## start Supplied information
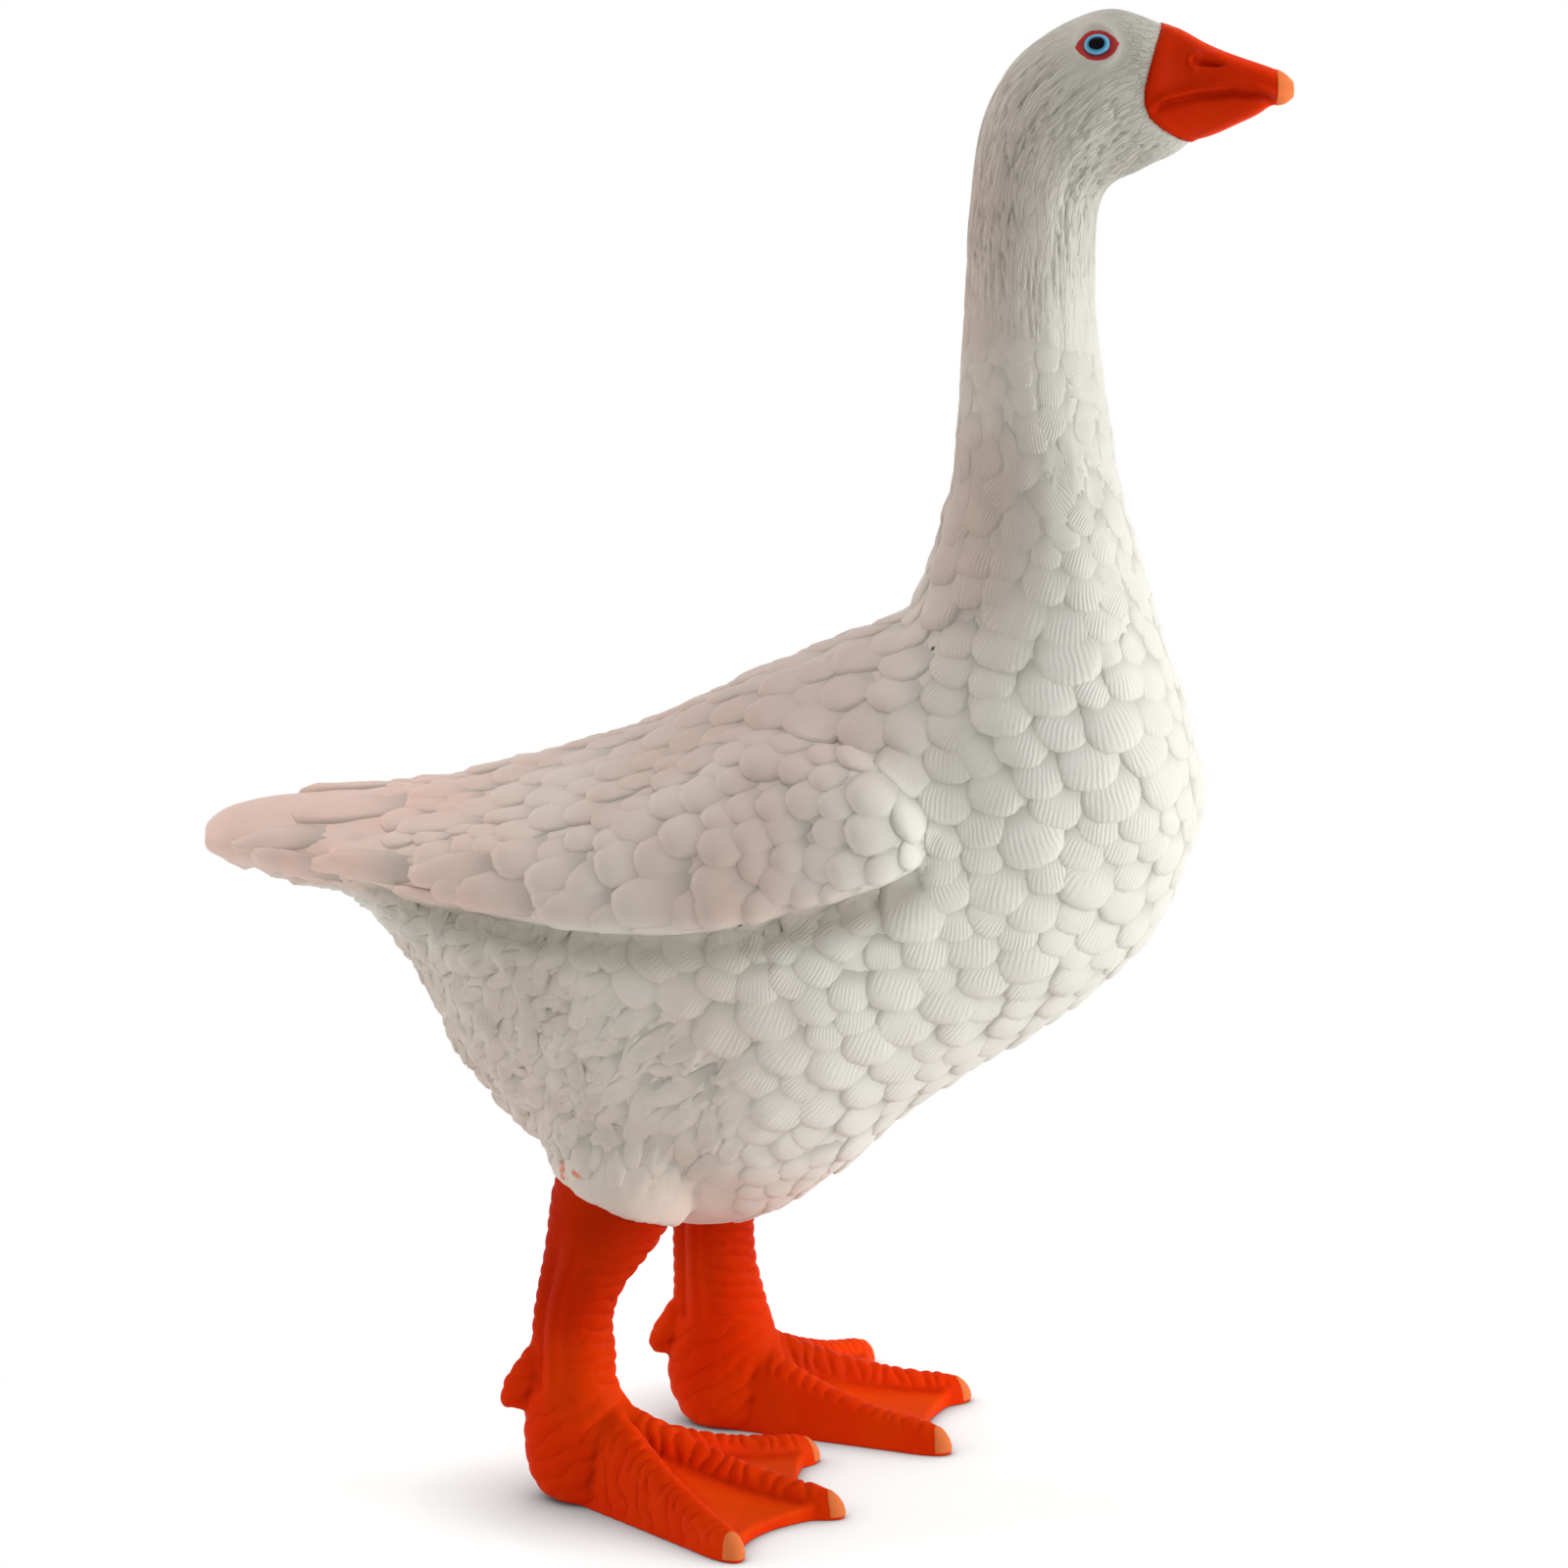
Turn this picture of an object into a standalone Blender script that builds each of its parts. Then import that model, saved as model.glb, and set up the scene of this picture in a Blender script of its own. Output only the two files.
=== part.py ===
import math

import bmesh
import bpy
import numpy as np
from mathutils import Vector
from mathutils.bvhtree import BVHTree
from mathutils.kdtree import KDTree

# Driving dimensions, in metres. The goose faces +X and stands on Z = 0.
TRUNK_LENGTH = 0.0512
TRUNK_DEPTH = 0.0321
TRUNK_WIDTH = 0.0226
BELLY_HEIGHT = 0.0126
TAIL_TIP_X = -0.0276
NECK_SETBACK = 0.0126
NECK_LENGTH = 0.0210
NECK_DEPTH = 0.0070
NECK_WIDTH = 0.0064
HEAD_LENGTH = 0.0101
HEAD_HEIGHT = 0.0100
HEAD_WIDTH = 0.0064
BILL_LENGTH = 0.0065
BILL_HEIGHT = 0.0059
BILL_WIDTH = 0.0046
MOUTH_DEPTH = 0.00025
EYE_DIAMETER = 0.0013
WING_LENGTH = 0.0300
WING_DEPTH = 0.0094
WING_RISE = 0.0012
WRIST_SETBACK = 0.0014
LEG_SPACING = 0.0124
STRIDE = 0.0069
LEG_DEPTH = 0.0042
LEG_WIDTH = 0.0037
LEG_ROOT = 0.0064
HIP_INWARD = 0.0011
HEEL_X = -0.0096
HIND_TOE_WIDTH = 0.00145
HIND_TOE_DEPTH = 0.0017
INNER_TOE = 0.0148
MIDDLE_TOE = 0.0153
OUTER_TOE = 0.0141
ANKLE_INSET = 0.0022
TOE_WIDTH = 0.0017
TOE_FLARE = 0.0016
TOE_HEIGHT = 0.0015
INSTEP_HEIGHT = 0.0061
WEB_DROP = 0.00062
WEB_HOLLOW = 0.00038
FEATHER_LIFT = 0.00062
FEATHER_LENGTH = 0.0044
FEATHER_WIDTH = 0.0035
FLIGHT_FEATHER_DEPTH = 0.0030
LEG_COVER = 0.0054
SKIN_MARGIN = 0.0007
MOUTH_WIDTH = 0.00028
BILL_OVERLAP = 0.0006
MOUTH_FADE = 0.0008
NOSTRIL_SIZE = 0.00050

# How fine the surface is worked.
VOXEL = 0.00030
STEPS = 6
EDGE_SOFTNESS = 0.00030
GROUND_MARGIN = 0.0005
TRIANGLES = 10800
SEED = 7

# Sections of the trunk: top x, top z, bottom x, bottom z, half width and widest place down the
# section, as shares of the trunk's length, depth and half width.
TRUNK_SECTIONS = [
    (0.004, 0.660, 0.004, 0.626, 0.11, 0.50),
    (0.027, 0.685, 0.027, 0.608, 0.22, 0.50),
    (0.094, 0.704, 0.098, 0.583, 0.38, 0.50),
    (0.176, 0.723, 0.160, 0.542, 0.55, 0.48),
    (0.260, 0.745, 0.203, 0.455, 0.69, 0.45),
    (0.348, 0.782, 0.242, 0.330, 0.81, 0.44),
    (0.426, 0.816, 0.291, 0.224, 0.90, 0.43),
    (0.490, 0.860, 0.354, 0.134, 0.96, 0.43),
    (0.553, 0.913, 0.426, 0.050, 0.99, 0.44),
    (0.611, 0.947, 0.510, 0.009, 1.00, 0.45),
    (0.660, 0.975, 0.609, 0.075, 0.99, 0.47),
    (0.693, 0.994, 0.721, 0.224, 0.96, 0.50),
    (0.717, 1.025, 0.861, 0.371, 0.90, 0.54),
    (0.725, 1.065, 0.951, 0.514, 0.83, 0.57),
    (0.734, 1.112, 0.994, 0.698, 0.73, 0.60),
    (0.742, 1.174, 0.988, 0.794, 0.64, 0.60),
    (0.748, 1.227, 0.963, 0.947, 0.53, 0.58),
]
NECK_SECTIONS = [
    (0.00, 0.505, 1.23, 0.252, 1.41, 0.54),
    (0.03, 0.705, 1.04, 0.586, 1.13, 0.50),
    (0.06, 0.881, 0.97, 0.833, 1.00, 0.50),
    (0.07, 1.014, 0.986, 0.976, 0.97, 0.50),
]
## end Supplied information
The request: Reproduce all of the material above word for word.

Correct answer:
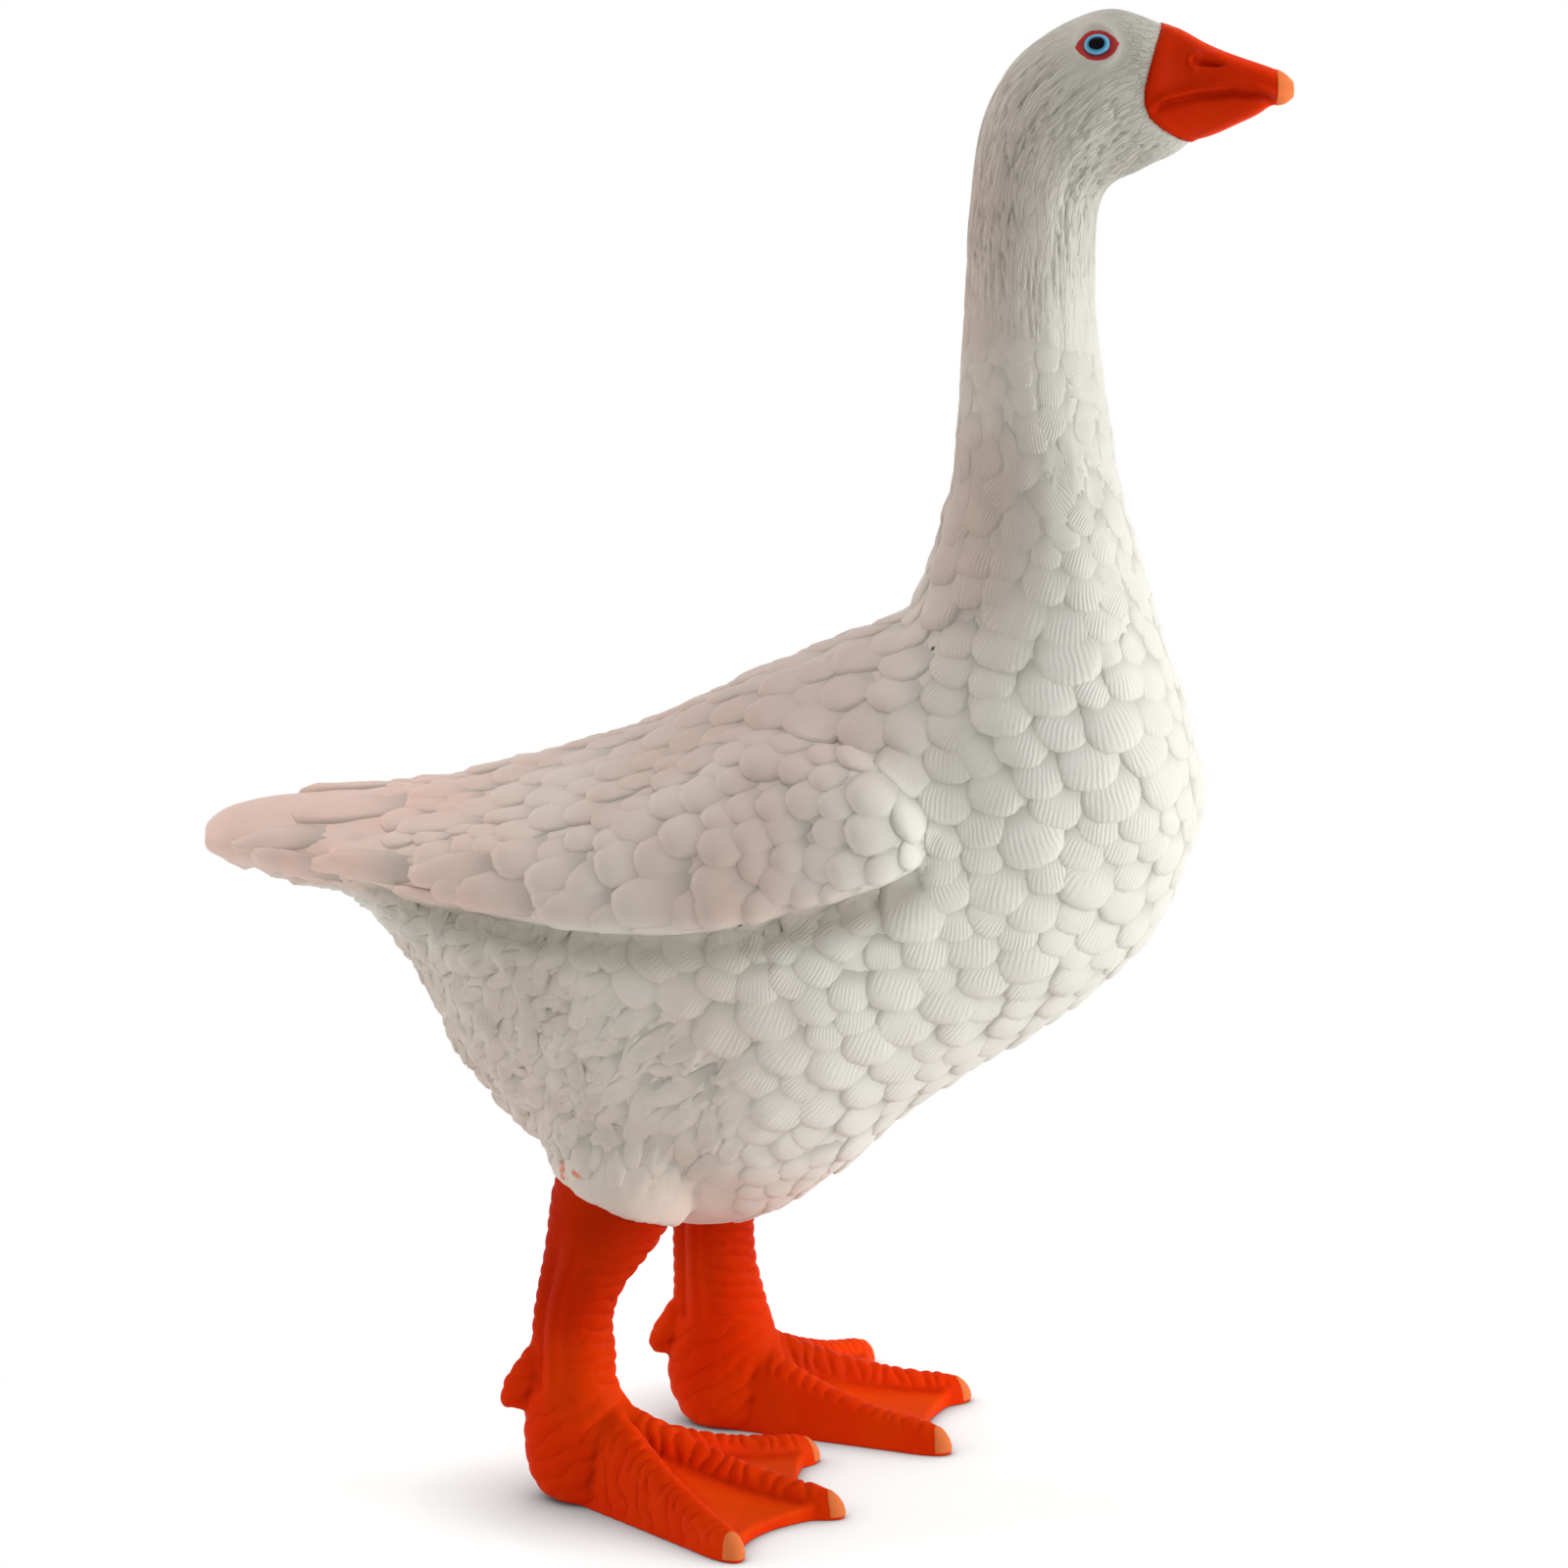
Turn this picture of an object into a standalone Blender script that builds each of its parts. Then import that model, saved as model.glb, and set up the scene of this picture in a Blender script of its own. Output only the two files.
=== part.py ===
import math

import bmesh
import bpy
import numpy as np
from mathutils import Vector
from mathutils.bvhtree import BVHTree
from mathutils.kdtree import KDTree

# Driving dimensions, in metres. The goose faces +X and stands on Z = 0.
TRUNK_LENGTH = 0.0512
TRUNK_DEPTH = 0.0321
TRUNK_WIDTH = 0.0226
BELLY_HEIGHT = 0.0126
TAIL_TIP_X = -0.0276
NECK_SETBACK = 0.0126
NECK_LENGTH = 0.0210
NECK_DEPTH = 0.0070
NECK_WIDTH = 0.0064
HEAD_LENGTH = 0.0101
HEAD_HEIGHT = 0.0100
HEAD_WIDTH = 0.0064
BILL_LENGTH = 0.0065
BILL_HEIGHT = 0.0059
BILL_WIDTH = 0.0046
MOUTH_DEPTH = 0.00025
EYE_DIAMETER = 0.0013
WING_LENGTH = 0.0300
WING_DEPTH = 0.0094
WING_RISE = 0.0012
WRIST_SETBACK = 0.0014
LEG_SPACING = 0.0124
STRIDE = 0.0069
LEG_DEPTH = 0.0042
LEG_WIDTH = 0.0037
LEG_ROOT = 0.0064
HIP_INWARD = 0.0011
HEEL_X = -0.0096
HIND_TOE_WIDTH = 0.00145
HIND_TOE_DEPTH = 0.0017
INNER_TOE = 0.0148
MIDDLE_TOE = 0.0153
OUTER_TOE = 0.0141
ANKLE_INSET = 0.0022
TOE_WIDTH = 0.0017
TOE_FLARE = 0.0016
TOE_HEIGHT = 0.0015
INSTEP_HEIGHT = 0.0061
WEB_DROP = 0.00062
WEB_HOLLOW = 0.00038
FEATHER_LIFT = 0.00062
FEATHER_LENGTH = 0.0044
FEATHER_WIDTH = 0.0035
FLIGHT_FEATHER_DEPTH = 0.0030
LEG_COVER = 0.0054
SKIN_MARGIN = 0.0007
MOUTH_WIDTH = 0.00028
BILL_OVERLAP = 0.0006
MOUTH_FADE = 0.0008
NOSTRIL_SIZE = 0.00050

# How fine the surface is worked.
VOXEL = 0.00030
STEPS = 6
EDGE_SOFTNESS = 0.00030
GROUND_MARGIN = 0.0005
TRIANGLES = 10800
SEED = 7

# Sections of the trunk: top x, top z, bottom x, bottom z, half width and widest place down the
# section, as shares of the trunk's length, depth and half width.
TRUNK_SECTIONS = [
    (0.004, 0.660, 0.004, 0.626, 0.11, 0.50),
    (0.027, 0.685, 0.027, 0.608, 0.22, 0.50),
    (0.094, 0.704, 0.098, 0.583, 0.38, 0.50),
    (0.176, 0.723, 0.160, 0.542, 0.55, 0.48),
    (0.260, 0.745, 0.203, 0.455, 0.69, 0.45),
    (0.348, 0.782, 0.242, 0.330, 0.81, 0.44),
    (0.426, 0.816, 0.291, 0.224, 0.90, 0.43),
    (0.490, 0.860, 0.354, 0.134, 0.96, 0.43),
    (0.553, 0.913, 0.426, 0.050, 0.99, 0.44),
    (0.611, 0.947, 0.510, 0.009, 1.00, 0.45),
    (0.660, 0.975, 0.609, 0.075, 0.99, 0.47),
    (0.693, 0.994, 0.721, 0.224, 0.96, 0.50),
    (0.717, 1.025, 0.861, 0.371, 0.90, 0.54),
    (0.725, 1.065, 0.951, 0.514, 0.83, 0.57),
    (0.734, 1.112, 0.994, 0.698, 0.73, 0.60),
    (0.742, 1.174, 0.988, 0.794, 0.64, 0.60),
    (0.748, 1.227, 0.963, 0.947, 0.53, 0.58),
]
NECK_SECTIONS = [
    (0.00, 0.505, 1.23, 0.252, 1.41, 0.54),
    (0.03, 0.705, 1.04, 0.586, 1.13, 0.50),
    (0.06, 0.881, 0.97, 0.833, 1.00, 0.50),
    (0.07, 1.014, 0.986, 0.976, 0.97, 0.50),
]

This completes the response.